## ROWS

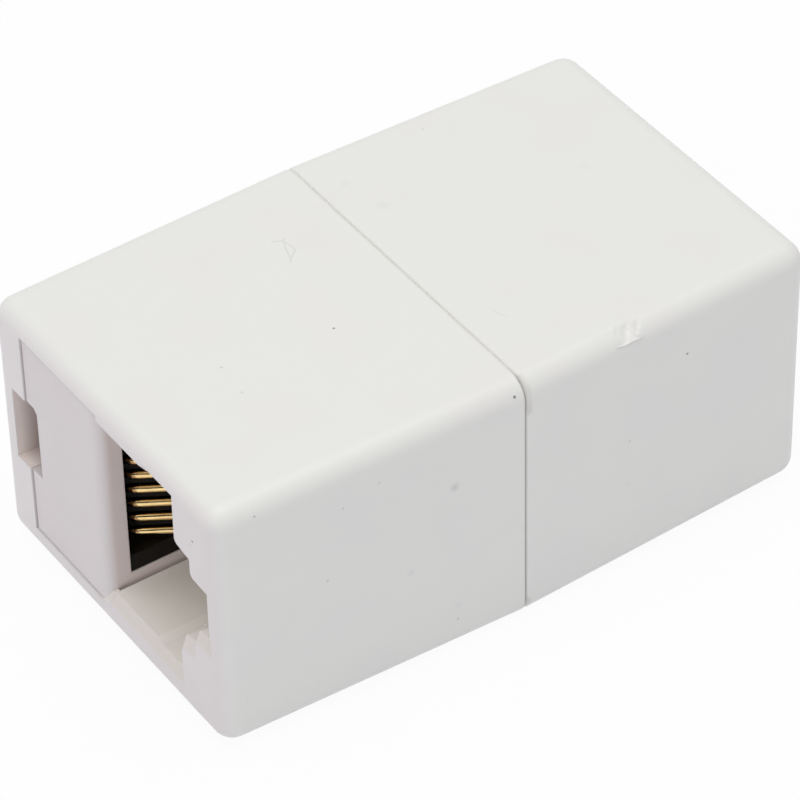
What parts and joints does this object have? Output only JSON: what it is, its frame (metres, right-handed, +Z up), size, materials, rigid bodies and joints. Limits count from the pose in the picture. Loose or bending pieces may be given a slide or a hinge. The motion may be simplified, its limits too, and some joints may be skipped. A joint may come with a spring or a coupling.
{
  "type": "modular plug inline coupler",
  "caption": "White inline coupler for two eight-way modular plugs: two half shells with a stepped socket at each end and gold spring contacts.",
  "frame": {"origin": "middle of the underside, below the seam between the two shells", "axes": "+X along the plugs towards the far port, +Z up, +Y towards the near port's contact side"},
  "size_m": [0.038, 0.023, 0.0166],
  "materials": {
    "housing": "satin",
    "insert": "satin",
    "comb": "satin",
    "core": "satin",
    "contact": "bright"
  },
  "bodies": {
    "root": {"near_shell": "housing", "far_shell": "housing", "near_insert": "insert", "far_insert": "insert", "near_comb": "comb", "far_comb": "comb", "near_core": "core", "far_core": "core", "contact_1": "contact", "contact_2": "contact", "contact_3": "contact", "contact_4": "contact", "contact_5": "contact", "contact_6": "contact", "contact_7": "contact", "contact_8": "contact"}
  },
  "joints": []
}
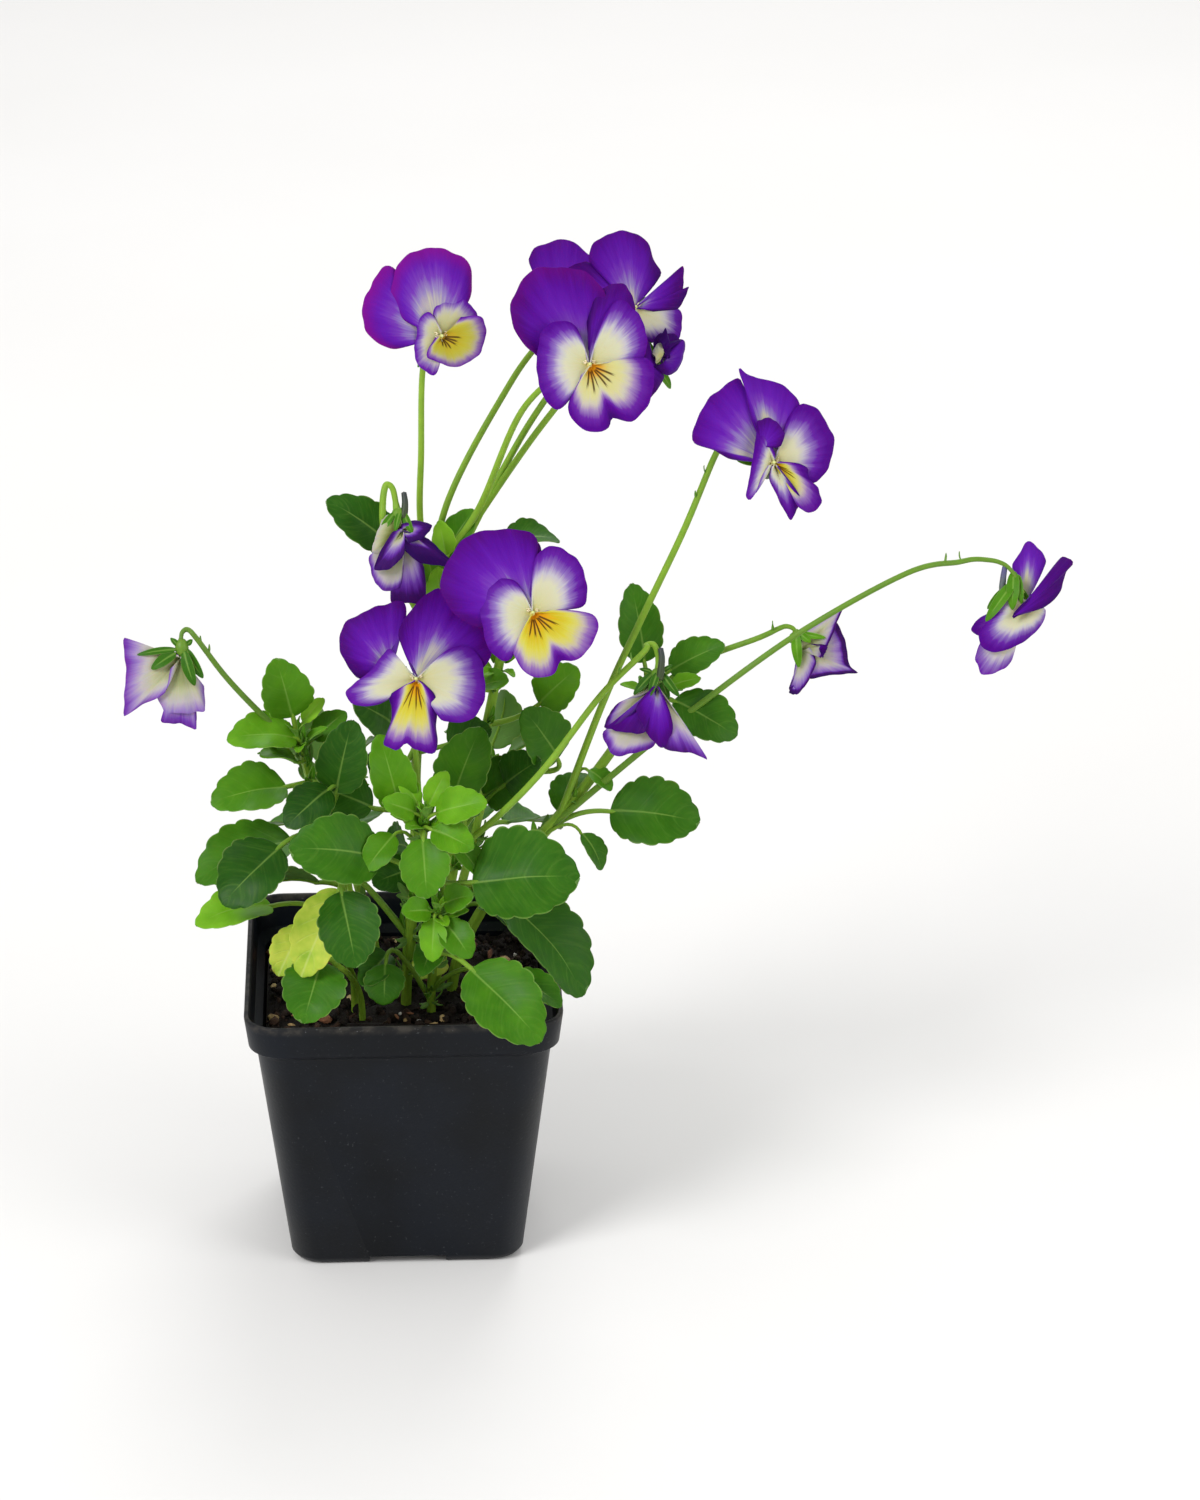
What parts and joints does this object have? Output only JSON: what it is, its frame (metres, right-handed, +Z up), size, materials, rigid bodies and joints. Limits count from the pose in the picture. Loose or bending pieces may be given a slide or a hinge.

## WHAT THIS TASK INVOLVES
Please repeat the listing above in full and exactly.

## EXERCISE SOLUTION
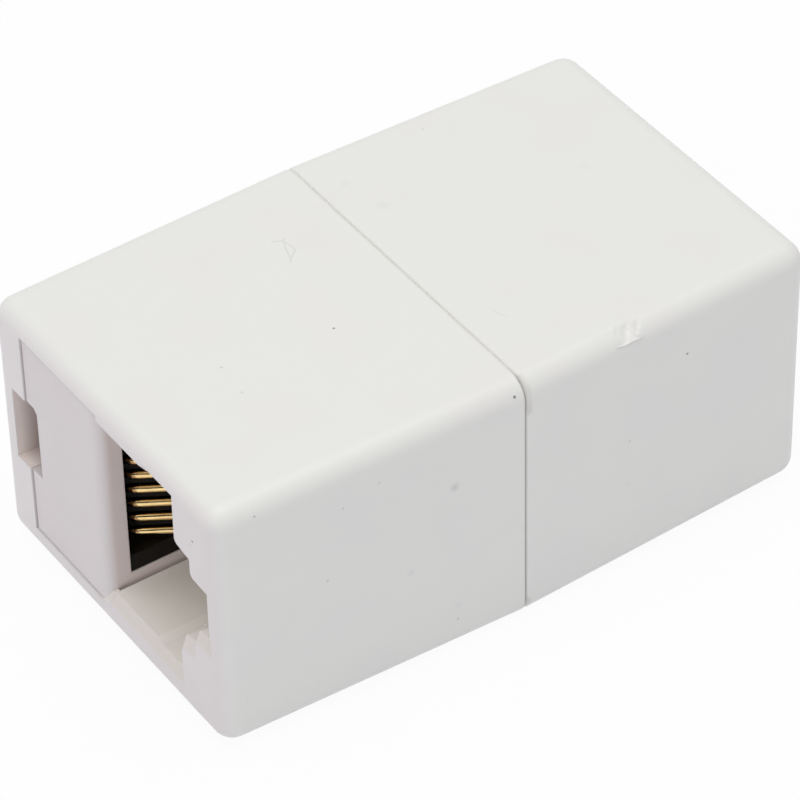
What parts and joints does this object have? Output only JSON: what it is, its frame (metres, right-handed, +Z up), size, materials, rigid bodies and joints. Limits count from the pose in the picture. Loose or bending pieces may be given a slide or a hinge. The motion may be simplified, its limits too, and some joints may be skipped. A joint may come with a spring or a coupling.
{
  "type": "modular plug inline coupler",
  "caption": "White inline coupler for two eight-way modular plugs: two half shells with a stepped socket at each end and gold spring contacts.",
  "frame": {"origin": "middle of the underside, below the seam between the two shells", "axes": "+X along the plugs towards the far port, +Z up, +Y towards the near port's contact side"},
  "size_m": [0.038, 0.023, 0.0166],
  "materials": {
    "housing": "satin",
    "insert": "satin",
    "comb": "satin",
    "core": "satin",
    "contact": "bright"
  },
  "bodies": {
    "root": {"near_shell": "housing", "far_shell": "housing", "near_insert": "insert", "far_insert": "insert", "near_comb": "comb", "far_comb": "comb", "near_core": "core", "far_core": "core", "contact_1": "contact", "contact_2": "contact", "contact_3": "contact", "contact_4": "contact", "contact_5": "contact", "contact_6": "contact", "contact_7": "contact", "contact_8": "contact"}
  },
  "joints": []
}
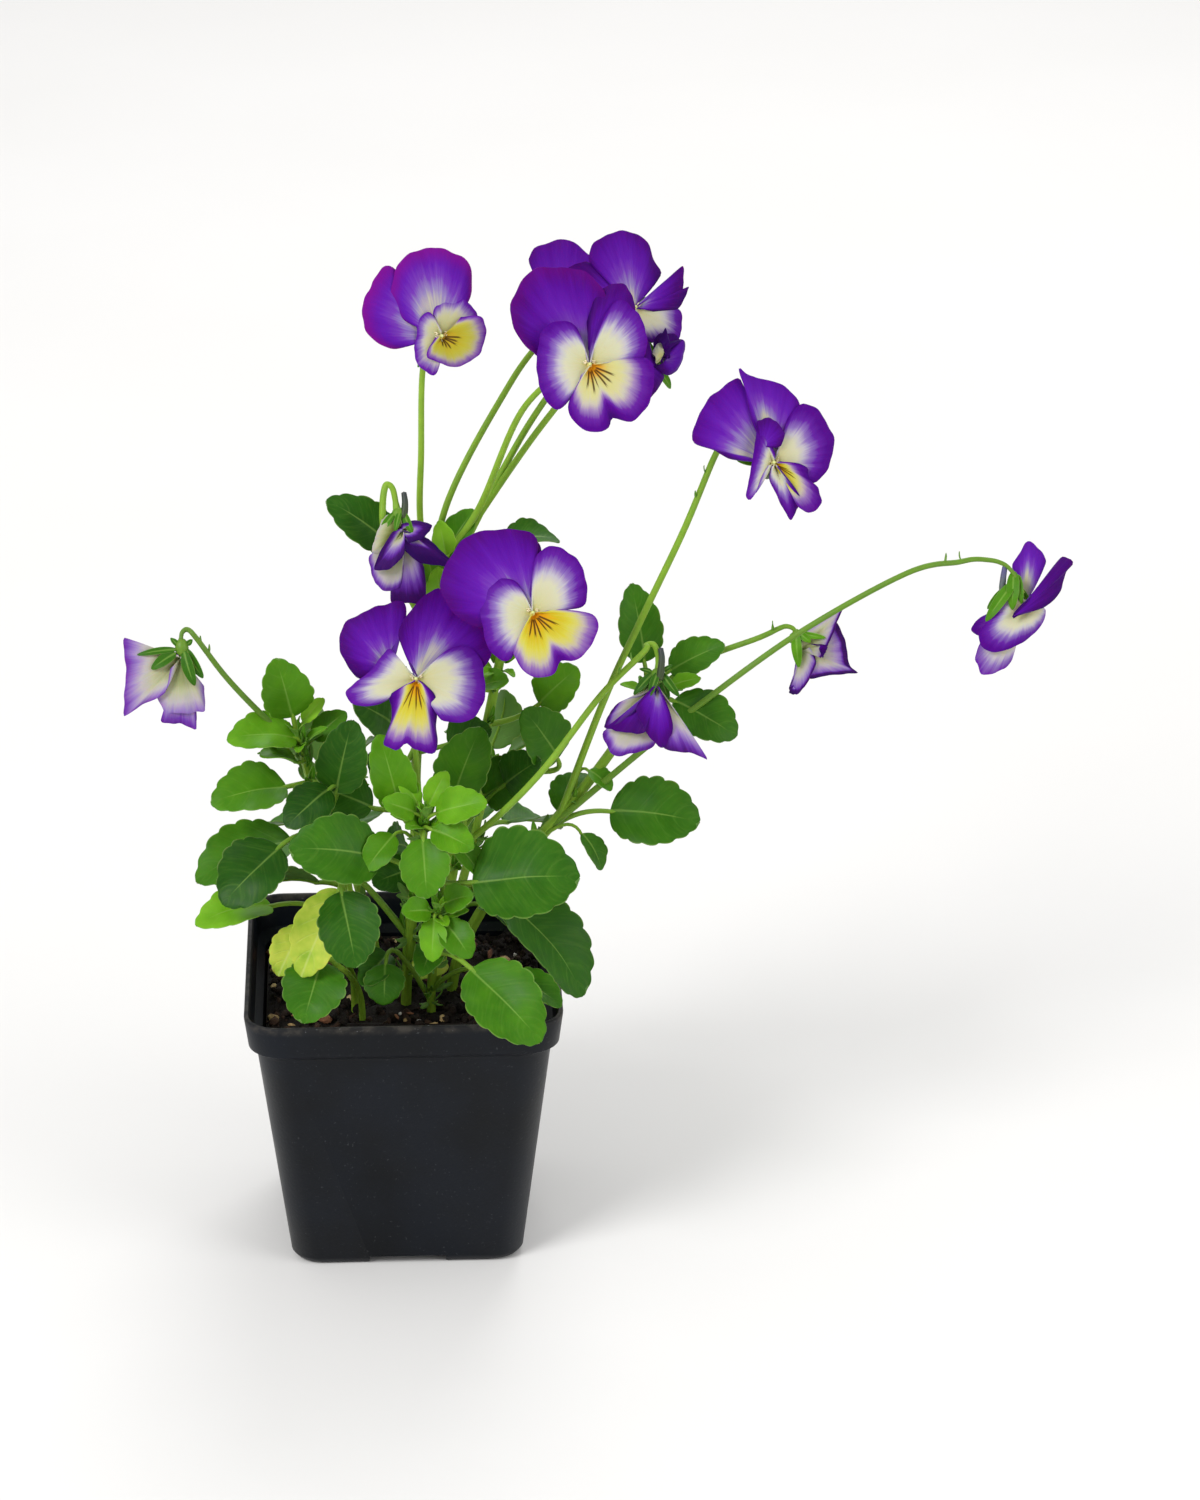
What parts and joints does this object have? Output only JSON: what it is, its frame (metres, right-handed, +Z up), size, materials, rigid bodies and joints. Limits count from the pose in the picture. Loose or bending pieces may be given a slide or a hinge.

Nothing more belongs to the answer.